A Courage spokesman said: "This is complete nonsense. I wouldn't take it very seriously."
There was a shortfall in the Courage pension fund, he said, which at the last time of valuation in 1992 was put at £30m. Since then falls in the stockmarket had increased the shortfall. No new figure would be forthcoming until a new valuation was completed in June.
"The shortfall is not causing us problems. Our actuaries have told us there is no need to top up the fund or increase contributions at the moment."
The spokesman also dismissed suggestions that Fosters, Courage's Australian owner, was considering a flotation of the UK brewer. "No final decision has been made, but a float is way down the list of possibilities," he said.
Scottish & Newcastle is heading the pack in the chase for Courage after the latter pulled out of talks with Whitbread last month, according to City sources. There were regulatory problems with Whitbread's link-up with Heineken, the Dutch company that allows Whitbread to brew its lager under licence.
Sources close to Courage say that the company would be a far better geographical and branding fit with S&N than with Whitbread. Courage is strong in the south-east and parts of northern England while S&N is based further north, and has no large lager brand.
The Wyatt company, Courage's own actuaries, are preparing June's valuation.
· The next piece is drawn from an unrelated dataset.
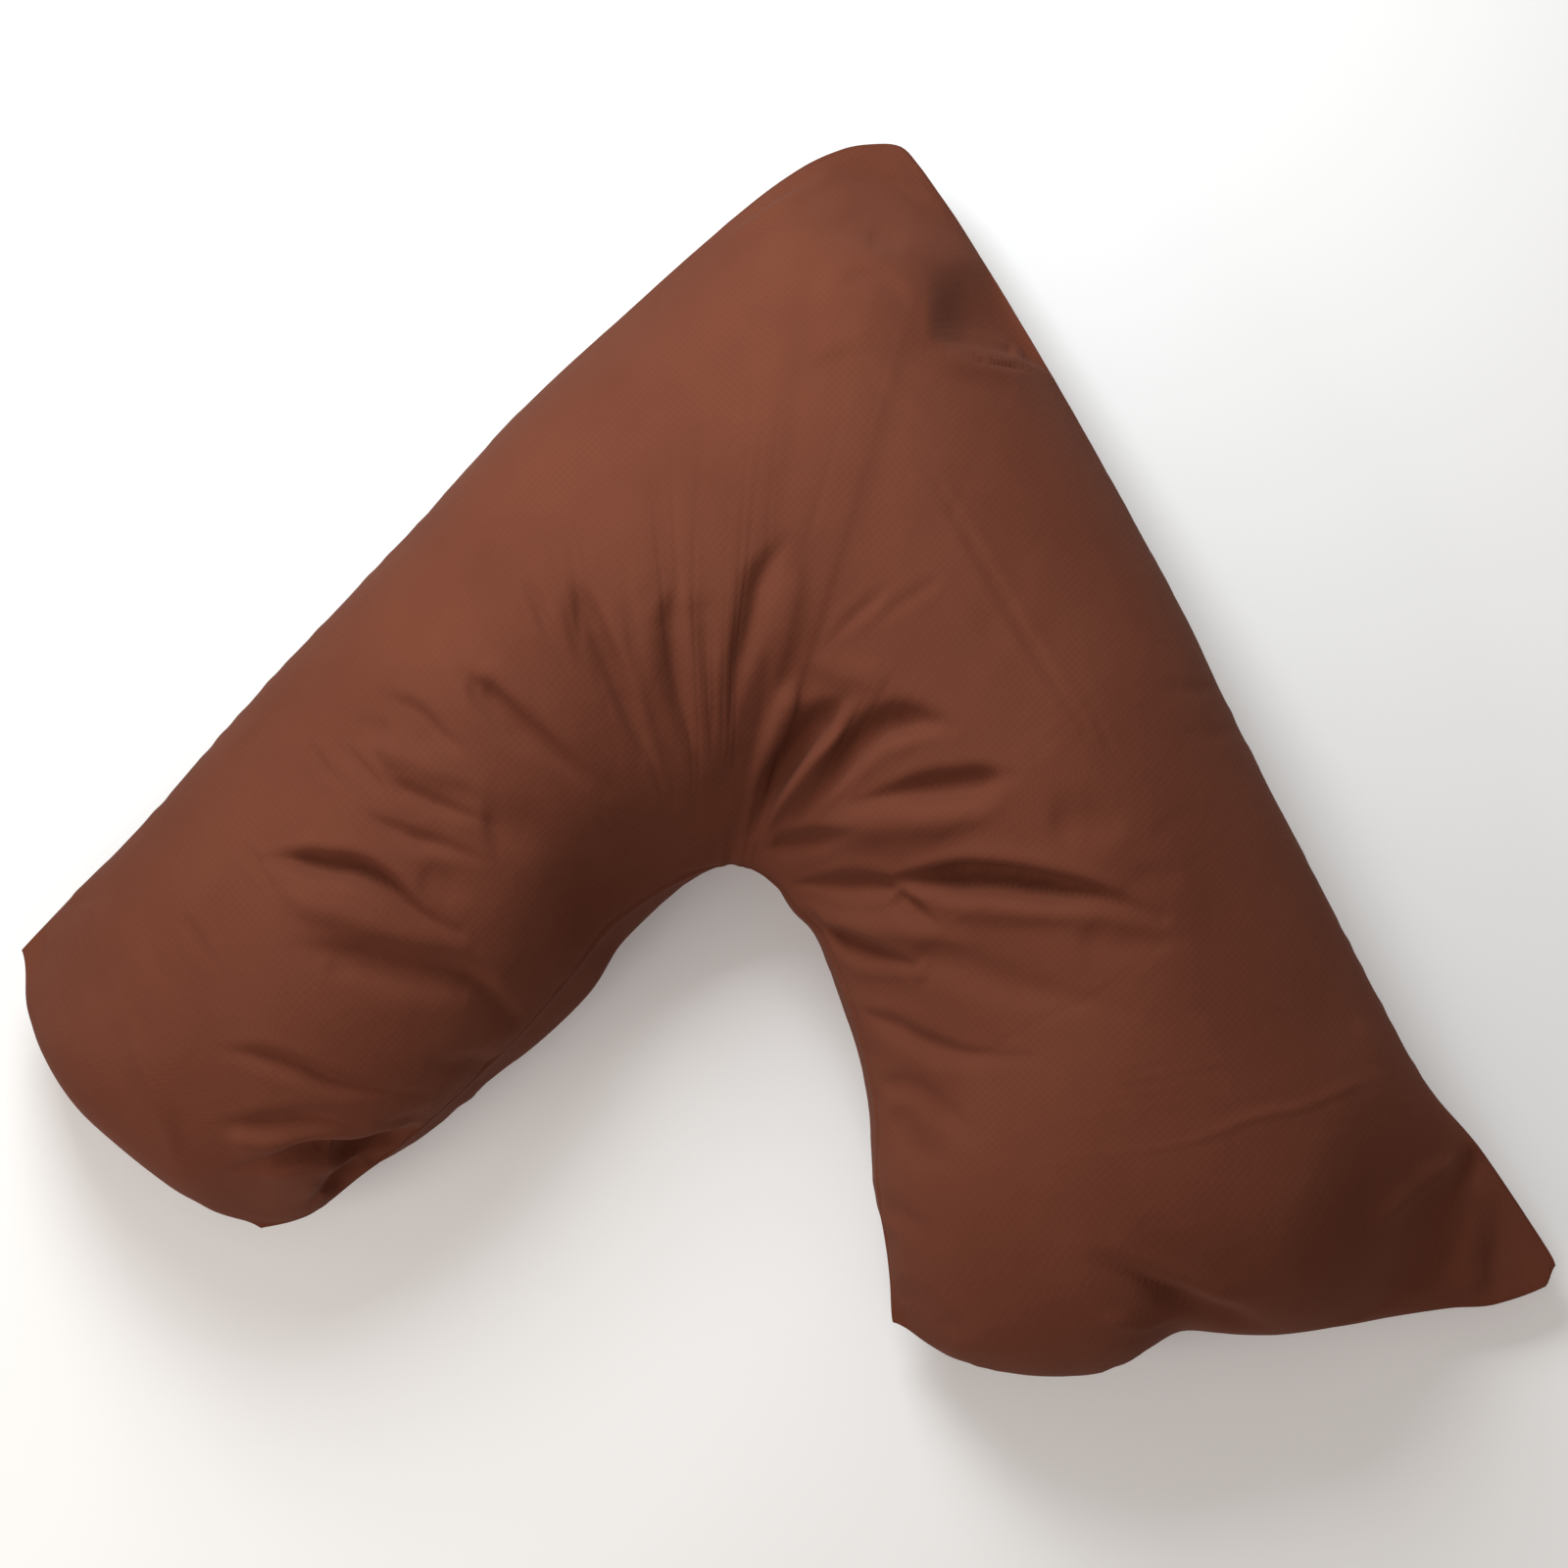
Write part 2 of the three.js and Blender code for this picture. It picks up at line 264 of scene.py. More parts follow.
# The folds of the cloth. Those round the inside of the bend start beside it; the others are short.
FOLDS = (
    # the fan from the inside of the bend, from the left arm round to the right one
    Fold(((-175, 47), (-164, 42), (-140, 21), (-105, -9)), 9, 4, 0, 0, FoldKind.RIDGE),
    Fold(((-180, 46), (-162, 32), (-139, 11), (-103, -19)), 9, 7, 0, 0.1),
    Fold(((-149, 106), (-138, 82), (-122, 49)), 4, 2, 0, 1),
    Fold(((-120, 101), (-108, 71), (-95, 40), (-82, 2)), 8, 6.5, 0.2, 0.2),
    Fold(((-111, 89), (-98, 54), (-85, 21), (-71, -17)), 4.5, 2.6, 0, 1),
    Fold(((-63, 95), (-64, 68), (-60, 35), (-50, -4)), 7, 4, 0.2, 0.4),
    Fold(((-49, 91), (-46, 68), (-44, 46)), 9, 2),
    Fold(((0, 120), (-13, 101), (-20, 73), (-28, 46), (-32, 19)), 7, 4.5, 0.2, 0.2),
    Fold(((6, 107), (0, 74), (-7, 41)), 9, 3, 0, 0, FoldKind.RIDGE),
    Fold(((60, 44), (35, 47), (13, 55)), 8, 3, 0, 0, FoldKind.RIDGE),
    Fold(((56, 94), (38, 79), (22, 62)), 4, 1.6, 0, 0.8),
    Fold(((88, 101), (68, 89), (49, 74)), 4, 1.3, 0, 0.8),
    Fold(((6, 42), (-6, 16), (-19, -14)), 7, 5, 0, 0, FoldKind.RIDGE),
    Fold(((34, 32), (14, 14), (-5, -15), (-19, -44)), 7.5, 9.5, 0.2, 0.3),
    Fold(((35, 17), (15, -1), (-4, -27), (-11, -41)), 5.5, 5, 0, 0, FoldKind.RIDGE),
    Fold(((93, 17), (66, 20), (46, 12), (27, -11), (7, -35)), 8, 10, 0.2, 0.3),
    Fold(((124, -11), (101, -14), (72, -18), (41, -26)), 8, 8, -0.3, 0.2),
    Fold(((115, -31), (71, -36), (36, -38), (4, -42)), 11, 5, 0, 0, FoldKind.RIDGE),
    Fold(((-10, -53), (11, -48), (40, -41)), 6.5, 5, 0.2, 0.1),
    # across the right arm
    Fold(((66, -76), (47, -73), (28, -73), (6, -74)), 6, 8, 0, 0.3),
    Fold(((58, -71), (89, -68), (115, -68), (145, -72), (178, -78), (211, -90)), 7.5, 14, 0.2, 0.3),
    Fold(((91, -86), (126, -84), (170, -92)), 9, 2.5, 0, 0, FoldKind.RIDGE),
    Fold(((59, -77), (72, -86), (86, -97)), 5, 7, 0, 0.3),
    Fold(((14, -98), (36, -107), (56, -114), (79, -122)), 6, 9, 0.3, 0.3),
    Fold(((6, -87), (39, -95), (71, -100), (107, -105)), 8, 3.5, 0, 0, FoldKind.RIDGE),
    Fold(((74, -119), (77, -123), (76, -129)), 4, 3, 0, 0, FoldKind.RIDGE),
    Fold(((69, -113), (91, -117), (132, -129), (193, -143)), 11, 3.5),
    Fold(((162, -101), (189, -104), (222, -102)), 10, 2.5),
    Fold(((40, -148), (61, -155), (80, -164), (102, -169), (139, -169)), 7, 4, 0.2, 0.3),
    Fold(((47, -193), (72, -192), (91, -203), (106, -216)), 9, 3, 0.2),
    Fold(((145, -38), (170, -36), (193, -38)), 15, 3),
    Fold(((58, -203), (73, -223), (92, -234)), 11, 3),
    # across the left arm
    Fold(((-229, 36), (-207, 25), (-194, 13), (-179, 3)), 6, 5.5, 0.2, 0.3),
    Fold(((-244, 21), (-231, 16), (-221, 12)), 6, 2.5, 0, 0.2),
    Fold(((-233, 8), (-204, -3), (-172, -17)), 9, 5, 0, 0, FoldKind.RIDGE),
    Fold(((-273, 10), (-260, -6), (-246, -21)), 3.5, 2.6, 0, 1),
    Fold(((-251, 7), (-235, -9), (-220, -26)), 3.5, 2.8, 0, 1),
    Fold(((-224, -12), (-197, -25), (-164, -38)), 4.5, 4, 0.2, 0.5),
    Fold(((-238, -31), (-214, -43), (-193, -49), (-167, -59)), 5, 4.5, 0.2, 0.4),
    Fold(((-208, -66), (-192, -71), (-176, -78)), 10, 2),
    Fold(((-172, -39), (-151, -40), (-114, -58)), 14, 3),
    Fold(
        ((-294, -57), (-277, -57), (-258, -60), (-239, -63), (-222, -73), (-206, -87), (-185, -98)),
        6.5, 9.5, 0.1, 0.4,
    ),
    Fold(((-285, -71), (-267, -82), (-244, -88), (-215, -99), (-184, -107)), 9, 5, 0, 0, FoldKind.RIDGE),
    Fold(
        ((-275, -106), (-245, -111), (-215, -118), (-183, -125), (-170, -135), (-155, -155)),
        10, 6.5, 0.2, 0.1,
    ),
    Fold(((-259, -117), (-251, -120), (-242, -123)), 6, 1.5),
    Fold(((-307, -49), (-298, -62), (-288, -78)), 3.5, 2.6, 0, 1),
    Fold(((-345, -86), (-332, -107), (-315, -129)), 4, 1.8, 0, 1),
    Fold(((-365, -103), (-352, -129), (-342, -154)), 5, 0.9, 0, 1),
    Fold(
        ((-322, -165), (-298, -169), (-278, -176), (-261, -184), (-241, -189), (-208, -194)),
        5.5, 6, 0.2, 0.3,
    ),
    Fold(((-322, -209), (-300, -209), (-282, -207), (-264, -208), (-244, -214)), 6, 6, 0.2, 0.2),
    Fold(((-322, -219), (-301, -220), (-279, -218)), 7, 3.5, 0, 0, FoldKind.RIDGE),
    Fold(
        ((-212, -219), (-229, -225), (-249, -230), (-274, -229), (-293, -232), (-317, -237)),
        6, 14, 0.2, 0.2,
    ),
    Fold(((-306, -243), (-291, -241), (-276, -239)), 6, 2, 0, 0, FoldKind.RIDGE),
    Fold(((-233, -232), (-250, -241), (-266, -251), (-282, -266)), 6, 8, 0, 0.2),
    Fold(((-375, -149), (-365, -180), (-357, -208), (-351, -242)), 7, 3.5, 0, 0, FoldKind.RIDGE),
    # beside the point of the V: the slack pocket and its pleats, and the edge that rolls back on the left
    Fold(((138, 242), (112, 244), (80, 245)), 4.5, 2.6, 0, 0, FoldKind.RIDGE),
    Fold(((144, 228), (112, 231), (79, 235)), 3.5, 3.2, 0, 0.7),
    Fold(((131, 239), (136, 238), (140, 234)), 4, 3, 0, 0, FoldKind.RIDGE),
    Fold(((135, 210), (111, 215), (92, 219)), 10, 1.2),
    Fold(((47, 306), (58, 302), (65, 292)), 10, 2),
    Fold(((-33, 304), (-4, 324), (31, 348)), 5, 3, 0, 0, FoldKind.RIDGE),
    Fold(((-36, 312), (-7, 332), (28, 356)), 4.5, 3, 0, 0.3),
    # creases left from being folded flat
    Fold(((68, 180), (101, 126), (136, 65), (165, 19), (190, -22)), 3.5, 1.7, 0, 1),
    Fold(((171, 24), (180, 8), (190, -10)), 3, 0.9, 0, 1),
    Fold(
        ((355, -182), (323, -189), (292, -199), (263, -204), (223, -218), (160, -226)),
        2.6, 1.3, 0.3, 0, FoldKind.RIDGE,
    ),
    Fold(((329, -152), (339, -166), (349, -183)), 5, 1.5, 0, 0, FoldKind.RIDGE),
    # the fold between the filled end of the right arm and its ear, and the ear
    Fold(((280, -332), (249, -322), (214, -304), (175, -284)), 7.5, 6, 0.3, 0.3),
    Fold(((264, -315), (226, -297), (189, -277)), 6, 3, 0, 0, FoldKind.RIDGE),
    Fold(((178, -322), (207, -326), (230, -322)), 5, 3, 0, 0, FoldKind.RIDGE),
    Fold(((344, -271), (373, -250), (404, -237)), 7.5, 4.5, 0, 0, FoldKind.RIDGE),
    Fold(((422, -232), (409, -245), (391, -263)), 9, 4),
    Fold(((412, -325), (409, -293), (413, -262)), 11, 3.5, 0, 0, FoldKind.RIDGE),
    Fold(((212, 41), (234, 39), (260, 43)), 5, 0.7, 0, 0.4),
    Fold(((222, 15), (245, 13), (273, 18)), 5, 0.6, 0, 0.4),
)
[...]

Three other actuaries have been appointed by rival bidders, Bacon & Woodrow, R Watson and William M Mercer. They are producing their own view of the pensions shortfall.
The pension fund is managed by Mercury Asset Management, Newton and Barings.
Fosters's sale of Courage has run into problems since it was mooted last year.
Most seriously, the Office of Fair Trading is investigating wholesale beer pricing.